If you can't set boundaries with a four year old and soap, what is it going to be like when he's 16 and it's something much bigger than soap? Get this under control NOW or you are in for a loooong road ahead. seriously.


+1 that was my first thought reading through thi sthread.
Anonymous
Anonymous wrote:
Anonymous wrote:Use bar soap instead.


He wont use bar soap to wash his hands so we have to use liquid.


LoL. Parent of the year.
Anonymous
Anonymous wrote:
Anonymous wrote:Use bar soap instead.


He wont use bar soap to wash his hands so we have to use liquid.


He "won't"? Be a freakin' parent, op.
Anonymous
Anonymous wrote:Thanks for the great ideas and links. I'll be sure to implement some of these. As for discipline, we do positive discipline and do not do punishments or time outs in our house.

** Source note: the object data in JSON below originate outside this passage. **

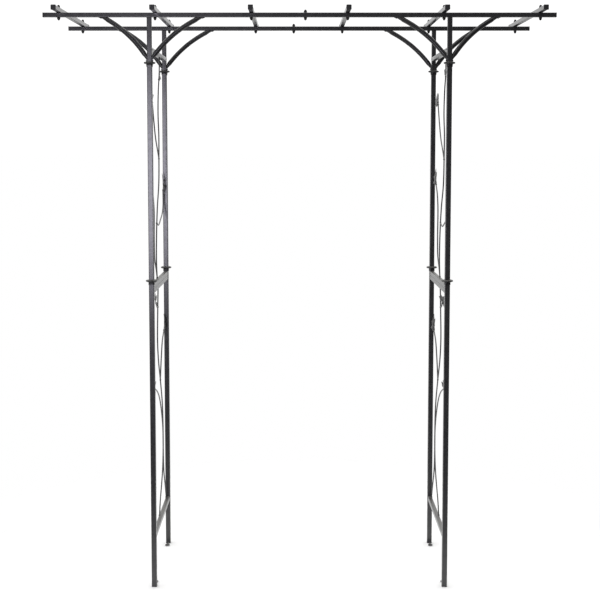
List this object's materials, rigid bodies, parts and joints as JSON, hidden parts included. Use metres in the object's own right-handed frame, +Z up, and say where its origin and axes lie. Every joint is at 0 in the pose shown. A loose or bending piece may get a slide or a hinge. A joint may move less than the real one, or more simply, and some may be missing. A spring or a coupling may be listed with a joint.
{
  "type": "garden trellis arch",
  "caption": "Free-standing metal garden arch with square tube posts, a slatted flat top, curved brackets and leafy wire trellis sides.",
  "frame": {"origin": "on the ground under the middle of the arch, halfway between the four posts", "axes": "+Z up, +X to the right across the walkway, -Y towards the front, so the walkway runs along Y"},
  "size_m": [1.844, 0.714, 2.13],
  "materials": {
    "powder_coated_steel": "satin charcoal powder coat over welded steel tube",
    "powder_coated_wire": "satin charcoal powder coat over steel wire and pressed leaves",
    "cast_collar": "near-black satin paint on cast collars",
    "blackened_bolts": "black-finished domed bolts and nuts",
    "end_caps": "moulded black plastic tube end caps"
  },
  "bodies": {
    "root": {"post_lower_front_left": "powder_coated_steel", "post_lower_front_right": "powder_coated_steel", "post_lower_rear_left": "powder_coated_steel", "post_lower_rear_right": "powder_coated_steel", "post_middle_front_left": "powder_coated_steel", "post_middle_front_right": "powder_coated_steel", "post_middle_rear_left": "powder_coated_steel", "post_middle_rear_right": "powder_coated_steel", "post_top_front_left": "powder_coated_steel", "post_top_front_right": "powder_coated_steel", "post_top_rear_left": "powder_coated_steel", "post_top_rear_right": "powder_coated_steel", "collar_lower_front_left": "cast_collar", "collar_lower_front_right": "cast_collar", "collar_lower_rear_left": "cast_collar", "collar_lower_rear_right": "cast_collar", "collar_upper_front_left": "cast_collar", "collar_upper_front_right": "cast_collar", "collar_upper_rear_left": "cast_collar", "collar_upper_rear_right": "cast_collar", "bracket_outer_front_left": "powder_coated_steel", "bracket_outer_front_right": "powder_coated_steel", "bracket_outer_rear_left": "powder_coated_steel", "bracket_outer_rear_right": "powder_coated_steel", "bracket_inner_front_left": "powder_coated_steel", "bracket_inner_front_right": "powder_coated_steel", "bracket_inner_rear_left": "powder_coated_steel", "bracket_inner_rear_right": "powder_coated_steel", "bracket_bolt_front_left": "blackened_bolts", "bracket_bolt_front_right": "blackened_bolts", "bracket_bolt_rear_left": "blackened_bolts", "bracket_bolt_rear_right": "blackened_bolts", "ground_eye_front_left": "powder_coated_wire", "ground_eye_front_right": "powder_coated_wire", "ground_eye_rear_left": "powder_coated_wire", "ground_eye_rear_right": "powder_coated_wire", "rail_front_left": "powder_coated_steel", "rail_front_right": "powder_coated_steel", "rail_rear_left": "powder_coated_steel", "rail_rear_right": "powder_coated_steel", "rail_bolt_front": "blackened_bolts", "rail_bolt_rear": "blackened_bolts", "slat_1": "powder_coated_steel", "slat_2": "powder_coated_steel", "slat_3": "powder_coated_steel", "slat_4": "powder_coated_steel", "slat_5": "powder_coated_steel", "slat_6": "powder_coated_steel", "side_bar_lower_left": "powder_coated_steel", "side_bar_lower_right": "powder_coated_steel", "side_bar_middle_lower_left": "powder_coated_steel", "side_bar_middle_lower_right": "powder_coated_steel", "side_bar_middle_upper_left": "powder_coated_steel", "side_bar_middle_upper_right": "powder_coated_steel", "side_bar_upper_left": "powder_coated_steel", "side_bar_upper_right": "powder_coated_steel", "trellis_upper_right": "powder_coated_wire", "trellis_upper_left": "powder_coated_wire", "trellis_lower_right": "powder_coated_wire", "trellis_lower_left": "powder_coated_wire"}
  },
  "joints": []
}
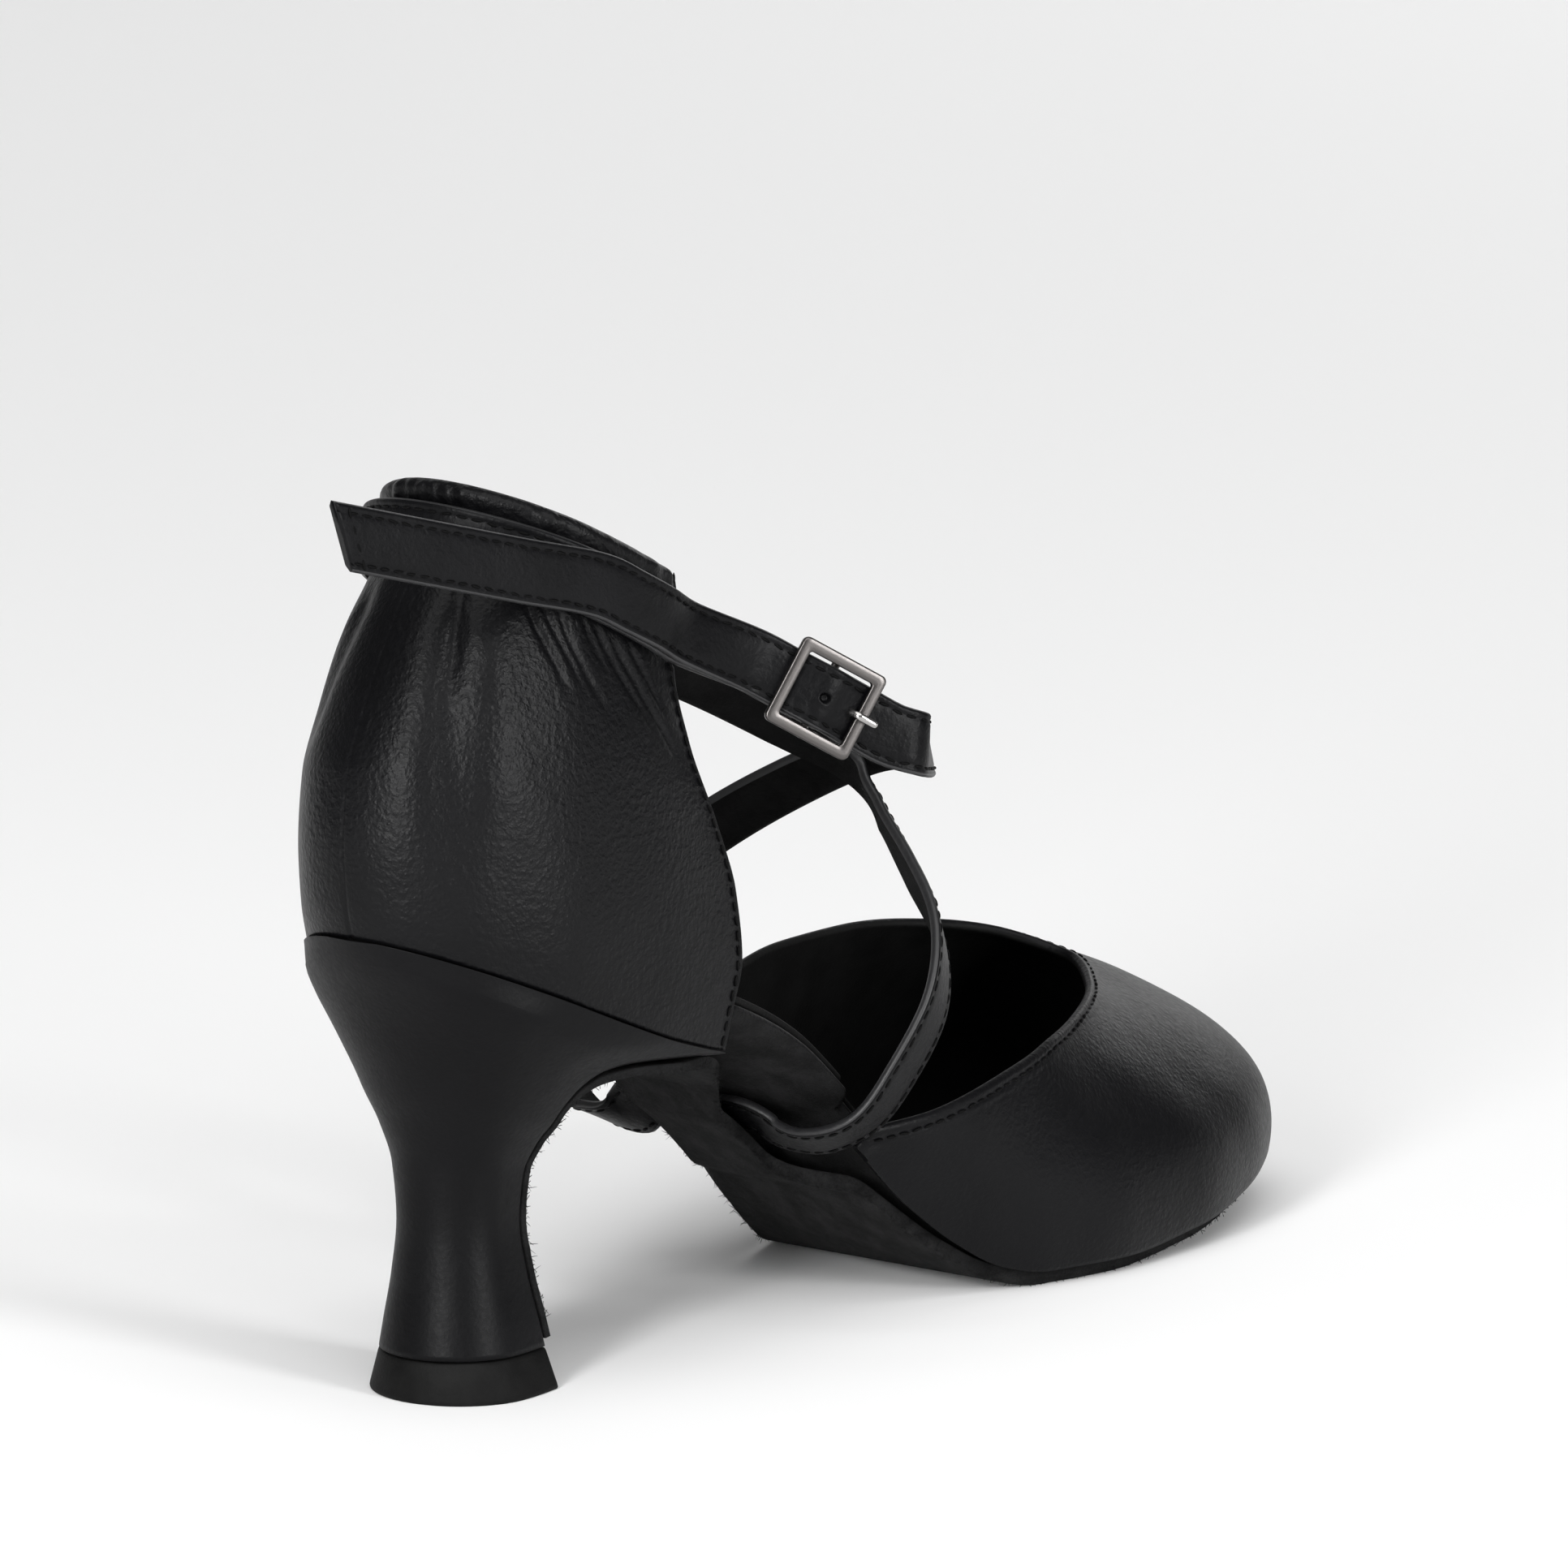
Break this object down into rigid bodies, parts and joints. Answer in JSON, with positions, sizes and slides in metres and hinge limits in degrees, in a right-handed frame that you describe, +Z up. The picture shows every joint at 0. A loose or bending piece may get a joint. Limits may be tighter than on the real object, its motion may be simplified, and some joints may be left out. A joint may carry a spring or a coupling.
{
  "type": "dance shoe",
  "caption": "Black leather dance court shoe with a closed toe, tall heel cup, open waist, crossing buckled ankle strap and flared heel.",
  "frame": {"origin": "centre of the top lift's flat underside, on the floor", "axes": "+X along the floor to the toe, +Y to the inner side of the foot, +Z up"},
  "size_m": [0.2368, 0.0851, 0.1461],
  "materials": {
    "leather": "black nappa, fine grain, half gloss",
    "lining": "black lining leather, matt",
    "rubber": "black rubber, matt",
    "suede": "black suede with a short nap",
    "gunmetal": "grey metal, lightly brushed"
  },
  "bodies": {
    "root": {"vamp": "leather", "heel_cup": "leather", "insole_board": "leather", "insole_sock": "lining", "heel": "leather", "top_lift": "rubber", "outsole": "suede", "strap": "leather", "buckle_frame": "gunmetal", "buckle_prong": "gunmetal"}
  },
  "joints": []
}
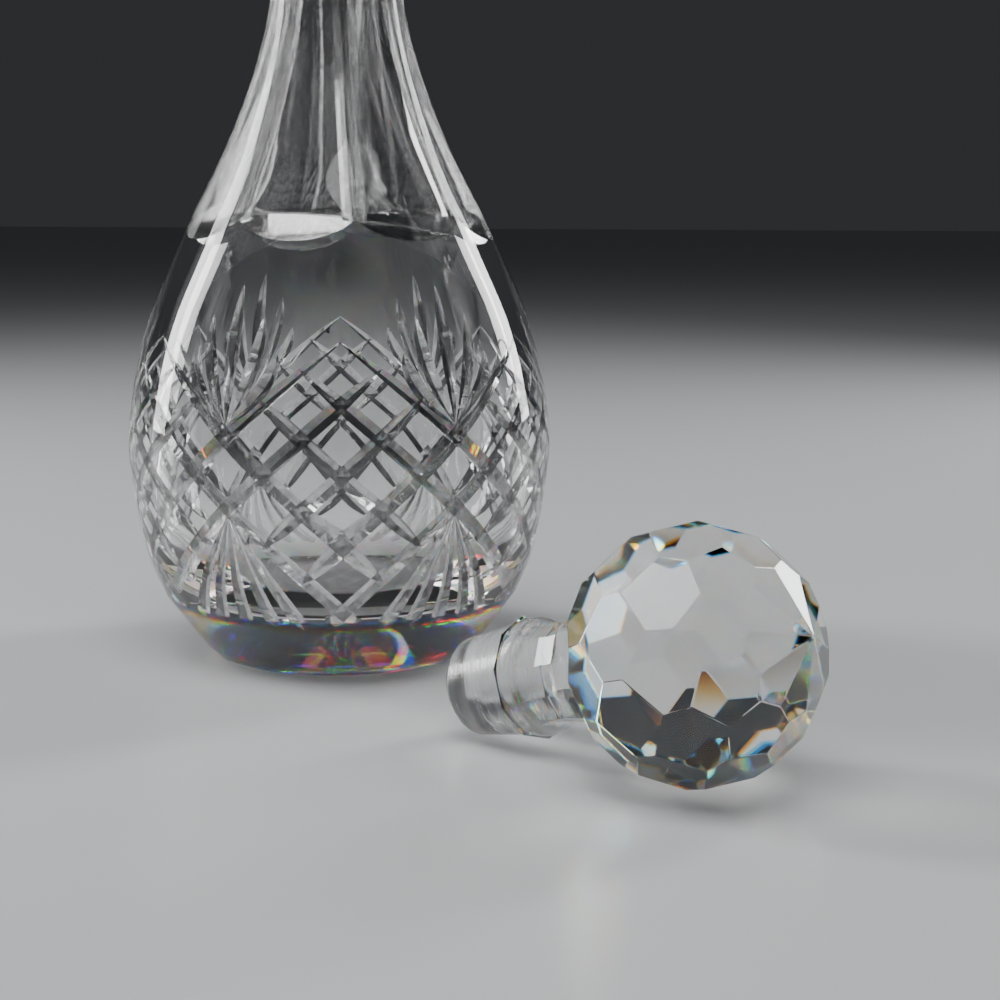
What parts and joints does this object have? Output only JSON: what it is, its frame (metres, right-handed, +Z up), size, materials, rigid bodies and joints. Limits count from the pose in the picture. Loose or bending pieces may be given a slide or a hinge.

And therein lies your problem. You're not doing your special snowflake any favors
Anonymous
Anonymous wrote:Thanks for the great ideas and links. I'll be sure to implement some of these. As for discipline, we do positive discipline and do not do punishments or time outs in our house.

Your poor child.
Anonymous
Anonymous wrote:
Anonymous wrote:Thanks for the great ideas and links. I'll be sure to implement some of these. As for discipline, we do positive discipline and do not do punishments or time outs in our house.


Er, we also don't do any punishments-- but we do have boundaries. That's the missing link here.


What happens when the boundary is crossed?